== Information supplied ==

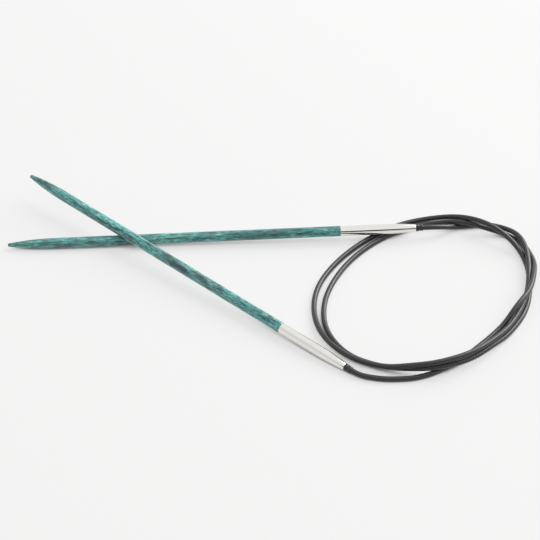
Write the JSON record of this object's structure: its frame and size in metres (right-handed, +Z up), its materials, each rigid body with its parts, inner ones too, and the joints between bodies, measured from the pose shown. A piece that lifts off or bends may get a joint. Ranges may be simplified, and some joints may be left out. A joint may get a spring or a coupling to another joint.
{
  "type": "circular knitting needle",
  "caption": "Fixed circular knitting needle: two dyed birch needle tips with metal ferrules that swivel on the ends of one flexible black nylon cable.",
  "frame": {"origin": "on the table, under the middle of the box round the two needles and their ferrules and collars; the loose cable is not counted", "axes": "+X from the needle points towards the cable's loops, nearly along the lower needle (B); +Z up, off the table; +Y level, away from the end where needle A's ferrule lies"},
  "size_m": [0.1631, 0.086, 0.0083],
  "materials": {
    "dyed_birch": "laminated, dyed teal, satin lacquer",
    "nickel_plate": "polished nickel plate on brass",
    "black_nylon": "extruded black nylon, semi-gloss",
    "black_collar": "moulded black nylon, semi-gloss",
    "brass_sleeve": "crimped bare brass"
  },
  "bodies": {
    "cable": {"cable": "black_nylon", "cable_collar_b": "black_collar", "cable_stop_b": "brass_sleeve"},
    "cable_end_a": {"cable_collar_a": "black_collar", "cable_stop_a": "brass_sleeve"},
    "needle_a": {"needle_tip_a": "dyed_birch", "ferrule_a": "nickel_plate"},
    "needle_b": {"needle_tip_b": "dyed_birch", "ferrule_b": "nickel_plate"}
  },
  "joints": [
    {"name": "cable_flex_a", "type": "hinge", "parent": "cable", "child": "cable_end_a", "pos_m": [0.052, -0.044, 0.00083], "axis": [0.6334, 0.7738, 0], "range_deg": [0, 75], "stiffness_Nm_per_rad": 0.027, "deforming": ["cable"]},
    {"name": "swivel_a", "type": "hinge", "parent": "cable_end_a", "child": "needle_a", "pos_m": [0.03838, -0.03923, 0.00125], "axis": [0.773, -0.6327, -0.0474], "continuous": true},
    {"name": "swivel_b", "type": "hinge", "parent": "cable", "child": "needle_b", "pos_m": [0.06228, 0.01982, 0.00354], "axis": [0.9988, 0.0454, 0.017], "continuous": true}
  ]
}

===

Reproduce the entire listing word for word.

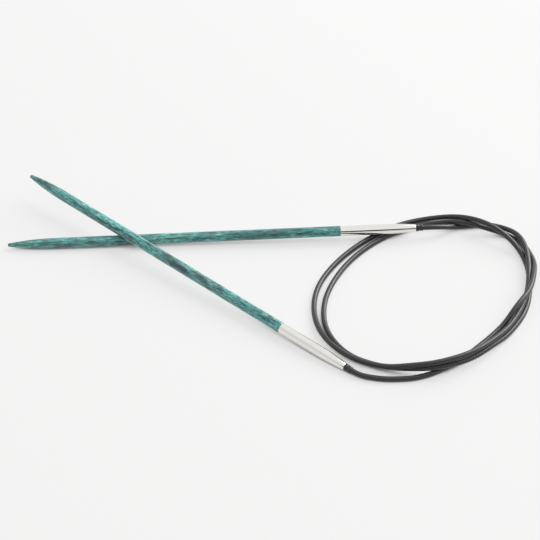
Write the JSON record of this object's structure: its frame and size in metres (right-handed, +Z up), its materials, each rigid body with its parts, inner ones too, and the joints between bodies, measured from the pose shown. A piece that lifts off or bends may get a joint. Ranges may be simplified, and some joints may be left out. A joint may get a spring or a coupling to another joint.
{
  "type": "circular knitting needle",
  "caption": "Fixed circular knitting needle: two dyed birch needle tips with metal ferrules that swivel on the ends of one flexible black nylon cable.",
  "frame": {"origin": "on the table, under the middle of the box round the two needles and their ferrules and collars; the loose cable is not counted", "axes": "+X from the needle points towards the cable's loops, nearly along the lower needle (B); +Z up, off the table; +Y level, away from the end where needle A's ferrule lies"},
  "size_m": [0.1631, 0.086, 0.0083],
  "materials": {
    "dyed_birch": "laminated, dyed teal, satin lacquer",
    "nickel_plate": "polished nickel plate on brass",
    "black_nylon": "extruded black nylon, semi-gloss",
    "black_collar": "moulded black nylon, semi-gloss",
    "brass_sleeve": "crimped bare brass"
  },
  "bodies": {
    "cable": {"cable": "black_nylon", "cable_collar_b": "black_collar", "cable_stop_b": "brass_sleeve"},
    "cable_end_a": {"cable_collar_a": "black_collar", "cable_stop_a": "brass_sleeve"},
    "needle_a": {"needle_tip_a": "dyed_birch", "ferrule_a": "nickel_plate"},
    "needle_b": {"needle_tip_b": "dyed_birch", "ferrule_b": "nickel_plate"}
  },
  "joints": [
    {"name": "cable_flex_a", "type": "hinge", "parent": "cable", "child": "cable_end_a", "pos_m": [0.052, -0.044, 0.00083], "axis": [0.6334, 0.7738, 0], "range_deg": [0, 75], "stiffness_Nm_per_rad": 0.027, "deforming": ["cable"]},
    {"name": "swivel_a", "type": "hinge", "parent": "cable_end_a", "child": "needle_a", "pos_m": [0.03838, -0.03923, 0.00125], "axis": [0.773, -0.6327, -0.0474], "continuous": true},
    {"name": "swivel_b", "type": "hinge", "parent": "cable", "child": "needle_b", "pos_m": [0.06228, 0.01982, 0.00354], "axis": [0.9988, 0.0454, 0.017], "continuous": true}
  ]
}